Information shown »
# # # # #

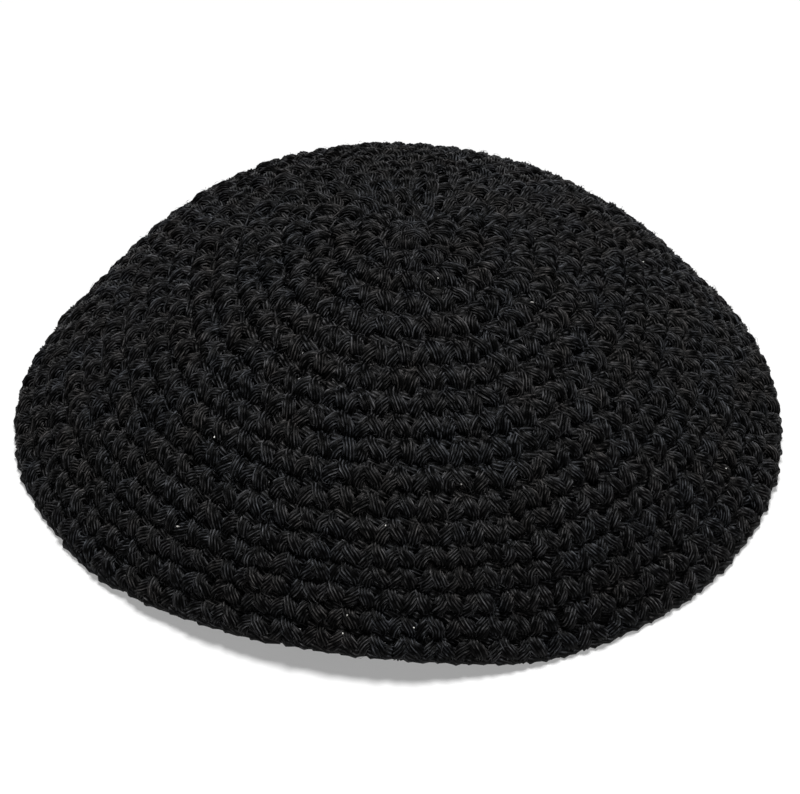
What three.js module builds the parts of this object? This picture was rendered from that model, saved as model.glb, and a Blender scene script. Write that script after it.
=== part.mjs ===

# # # # #

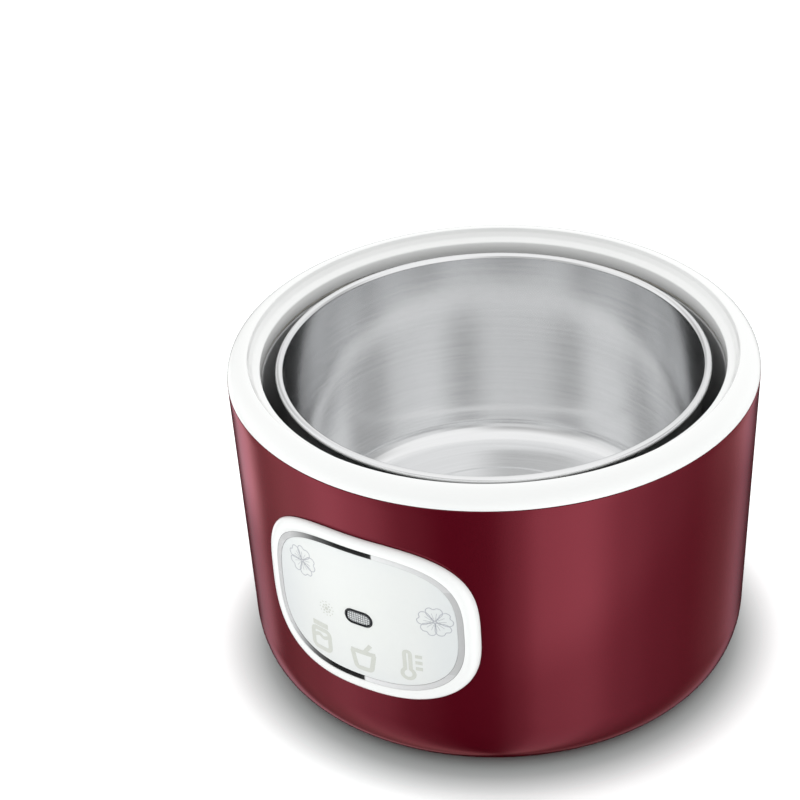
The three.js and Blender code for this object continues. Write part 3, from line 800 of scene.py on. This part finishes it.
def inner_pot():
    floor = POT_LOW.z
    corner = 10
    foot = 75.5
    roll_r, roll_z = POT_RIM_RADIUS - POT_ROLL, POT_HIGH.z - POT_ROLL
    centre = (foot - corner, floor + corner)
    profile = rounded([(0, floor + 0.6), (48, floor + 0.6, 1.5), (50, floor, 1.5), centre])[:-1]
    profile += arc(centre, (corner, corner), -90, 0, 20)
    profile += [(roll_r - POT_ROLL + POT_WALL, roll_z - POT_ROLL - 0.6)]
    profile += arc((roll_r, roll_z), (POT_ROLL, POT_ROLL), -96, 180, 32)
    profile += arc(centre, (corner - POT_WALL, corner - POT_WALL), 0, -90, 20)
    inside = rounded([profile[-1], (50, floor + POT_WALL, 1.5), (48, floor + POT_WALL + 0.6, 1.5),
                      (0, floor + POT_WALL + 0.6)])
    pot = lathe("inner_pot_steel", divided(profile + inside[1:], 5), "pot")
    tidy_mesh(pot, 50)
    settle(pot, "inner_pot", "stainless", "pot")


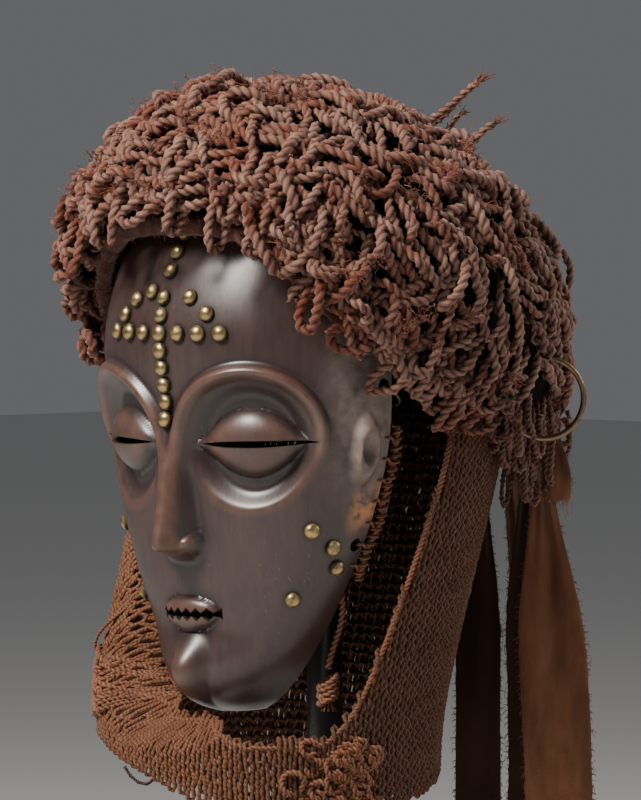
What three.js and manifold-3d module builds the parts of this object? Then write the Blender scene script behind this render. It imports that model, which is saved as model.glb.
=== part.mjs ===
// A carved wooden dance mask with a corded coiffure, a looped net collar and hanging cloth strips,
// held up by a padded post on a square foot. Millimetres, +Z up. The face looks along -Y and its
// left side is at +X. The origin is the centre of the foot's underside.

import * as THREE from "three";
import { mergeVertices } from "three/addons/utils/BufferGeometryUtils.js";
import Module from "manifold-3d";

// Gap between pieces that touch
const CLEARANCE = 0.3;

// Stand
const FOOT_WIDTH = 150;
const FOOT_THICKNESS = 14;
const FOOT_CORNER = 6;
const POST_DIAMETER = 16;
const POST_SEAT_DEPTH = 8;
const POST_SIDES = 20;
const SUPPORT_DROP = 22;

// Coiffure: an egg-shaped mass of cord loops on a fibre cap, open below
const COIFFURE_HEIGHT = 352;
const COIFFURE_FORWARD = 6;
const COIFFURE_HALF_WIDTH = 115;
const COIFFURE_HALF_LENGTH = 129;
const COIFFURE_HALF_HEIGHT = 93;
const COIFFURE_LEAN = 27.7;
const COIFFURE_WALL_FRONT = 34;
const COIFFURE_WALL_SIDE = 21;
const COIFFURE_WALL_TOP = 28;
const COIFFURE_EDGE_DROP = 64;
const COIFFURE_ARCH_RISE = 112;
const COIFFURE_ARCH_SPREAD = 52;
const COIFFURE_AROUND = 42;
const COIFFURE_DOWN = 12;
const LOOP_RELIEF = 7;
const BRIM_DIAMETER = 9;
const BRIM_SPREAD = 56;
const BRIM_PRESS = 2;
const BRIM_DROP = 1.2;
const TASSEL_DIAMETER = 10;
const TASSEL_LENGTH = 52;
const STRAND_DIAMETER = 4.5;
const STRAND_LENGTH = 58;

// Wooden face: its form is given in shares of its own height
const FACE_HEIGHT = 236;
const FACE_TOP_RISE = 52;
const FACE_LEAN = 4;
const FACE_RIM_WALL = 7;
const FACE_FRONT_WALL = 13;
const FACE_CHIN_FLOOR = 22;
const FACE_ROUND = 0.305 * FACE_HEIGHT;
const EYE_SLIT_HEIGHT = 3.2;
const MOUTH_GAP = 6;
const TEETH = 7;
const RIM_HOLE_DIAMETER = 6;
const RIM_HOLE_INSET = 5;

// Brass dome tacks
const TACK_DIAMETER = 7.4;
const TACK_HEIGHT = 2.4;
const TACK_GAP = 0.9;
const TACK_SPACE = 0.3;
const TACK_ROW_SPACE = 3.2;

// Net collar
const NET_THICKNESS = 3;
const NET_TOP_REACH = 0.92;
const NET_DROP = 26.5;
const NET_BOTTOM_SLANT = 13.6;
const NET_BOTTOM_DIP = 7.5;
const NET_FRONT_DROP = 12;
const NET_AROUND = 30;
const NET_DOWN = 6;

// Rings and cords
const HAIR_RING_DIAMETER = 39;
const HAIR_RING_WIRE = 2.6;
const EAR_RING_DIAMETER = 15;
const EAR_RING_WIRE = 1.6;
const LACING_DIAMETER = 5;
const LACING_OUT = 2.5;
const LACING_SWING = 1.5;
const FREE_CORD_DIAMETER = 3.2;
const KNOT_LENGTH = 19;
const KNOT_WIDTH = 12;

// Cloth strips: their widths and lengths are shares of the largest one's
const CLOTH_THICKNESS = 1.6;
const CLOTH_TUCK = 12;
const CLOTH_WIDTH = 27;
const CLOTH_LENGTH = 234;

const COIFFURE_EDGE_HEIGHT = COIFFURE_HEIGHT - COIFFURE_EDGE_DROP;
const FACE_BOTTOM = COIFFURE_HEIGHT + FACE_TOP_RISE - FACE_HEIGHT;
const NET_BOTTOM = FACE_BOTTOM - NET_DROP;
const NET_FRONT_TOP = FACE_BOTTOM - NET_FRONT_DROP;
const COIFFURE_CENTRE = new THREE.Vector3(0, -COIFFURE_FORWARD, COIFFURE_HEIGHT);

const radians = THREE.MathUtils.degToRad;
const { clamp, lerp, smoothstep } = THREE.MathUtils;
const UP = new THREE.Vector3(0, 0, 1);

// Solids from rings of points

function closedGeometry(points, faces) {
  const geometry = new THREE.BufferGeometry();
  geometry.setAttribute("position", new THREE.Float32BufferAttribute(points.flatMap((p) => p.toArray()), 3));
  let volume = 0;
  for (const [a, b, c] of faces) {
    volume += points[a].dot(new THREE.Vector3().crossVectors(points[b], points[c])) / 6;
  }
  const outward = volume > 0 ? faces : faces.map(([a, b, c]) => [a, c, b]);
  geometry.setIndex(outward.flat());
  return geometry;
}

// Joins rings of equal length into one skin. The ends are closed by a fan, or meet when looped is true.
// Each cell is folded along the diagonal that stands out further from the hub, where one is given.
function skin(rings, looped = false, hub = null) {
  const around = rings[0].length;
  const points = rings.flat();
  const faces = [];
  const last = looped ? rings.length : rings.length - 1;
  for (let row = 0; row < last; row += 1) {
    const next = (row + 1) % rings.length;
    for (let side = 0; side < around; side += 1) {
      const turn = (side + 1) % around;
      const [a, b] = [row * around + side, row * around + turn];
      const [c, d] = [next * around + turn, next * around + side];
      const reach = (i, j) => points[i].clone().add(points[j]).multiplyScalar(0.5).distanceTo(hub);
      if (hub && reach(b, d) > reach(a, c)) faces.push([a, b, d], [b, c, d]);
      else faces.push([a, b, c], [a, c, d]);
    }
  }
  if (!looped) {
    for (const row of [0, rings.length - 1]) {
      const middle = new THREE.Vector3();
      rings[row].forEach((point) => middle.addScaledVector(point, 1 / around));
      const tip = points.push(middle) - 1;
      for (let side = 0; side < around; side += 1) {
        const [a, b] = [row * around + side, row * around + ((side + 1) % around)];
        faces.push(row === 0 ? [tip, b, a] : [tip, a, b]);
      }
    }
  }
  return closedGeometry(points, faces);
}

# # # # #

Task instructions »
Begin with the line containing "The three.js and" and end with the line containing "const SUPPORT_DROP = 22;"; repeat every line from start to finish exactly, and nothing outside them.

Task result »
The three.js and Blender code for this object continues. Write part 3, from line 800 of scene.py on. This part finishes it.
def inner_pot():
    floor = POT_LOW.z
    corner = 10
    foot = 75.5
    roll_r, roll_z = POT_RIM_RADIUS - POT_ROLL, POT_HIGH.z - POT_ROLL
    centre = (foot - corner, floor + corner)
    profile = rounded([(0, floor + 0.6), (48, floor + 0.6, 1.5), (50, floor, 1.5), centre])[:-1]
    profile += arc(centre, (corner, corner), -90, 0, 20)
    profile += [(roll_r - POT_ROLL + POT_WALL, roll_z - POT_ROLL - 0.6)]
    profile += arc((roll_r, roll_z), (POT_ROLL, POT_ROLL), -96, 180, 32)
    profile += arc(centre, (corner - POT_WALL, corner - POT_WALL), 0, -90, 20)
    inside = rounded([profile[-1], (50, floor + POT_WALL, 1.5), (48, floor + POT_WALL + 0.6, 1.5),
                      (0, floor + POT_WALL + 0.6)])
    pot = lathe("inner_pot_steel", divided(profile + inside[1:], 5), "pot")
    tidy_mesh(pot, 50)
    settle(pot, "inner_pot", "stainless", "pot")


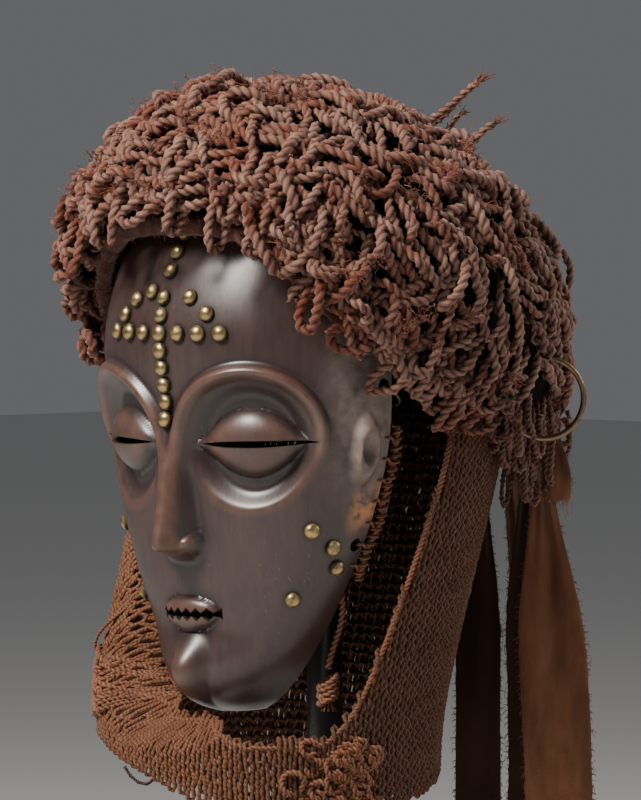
What three.js and manifold-3d module builds the parts of this object? Then write the Blender scene script behind this render. It imports that model, which is saved as model.glb.
=== part.mjs ===
// A carved wooden dance mask with a corded coiffure, a looped net collar and hanging cloth strips,
// held up by a padded post on a square foot. Millimetres, +Z up. The face looks along -Y and its
// left side is at +X. The origin is the centre of the foot's underside.

import * as THREE from "three";
import { mergeVertices } from "three/addons/utils/BufferGeometryUtils.js";
import Module from "manifold-3d";

// Gap between pieces that touch
const CLEARANCE = 0.3;

// Stand
const FOOT_WIDTH = 150;
const FOOT_THICKNESS = 14;
const FOOT_CORNER = 6;
const POST_DIAMETER = 16;
const POST_SEAT_DEPTH = 8;
const POST_SIDES = 20;
const SUPPORT_DROP = 22;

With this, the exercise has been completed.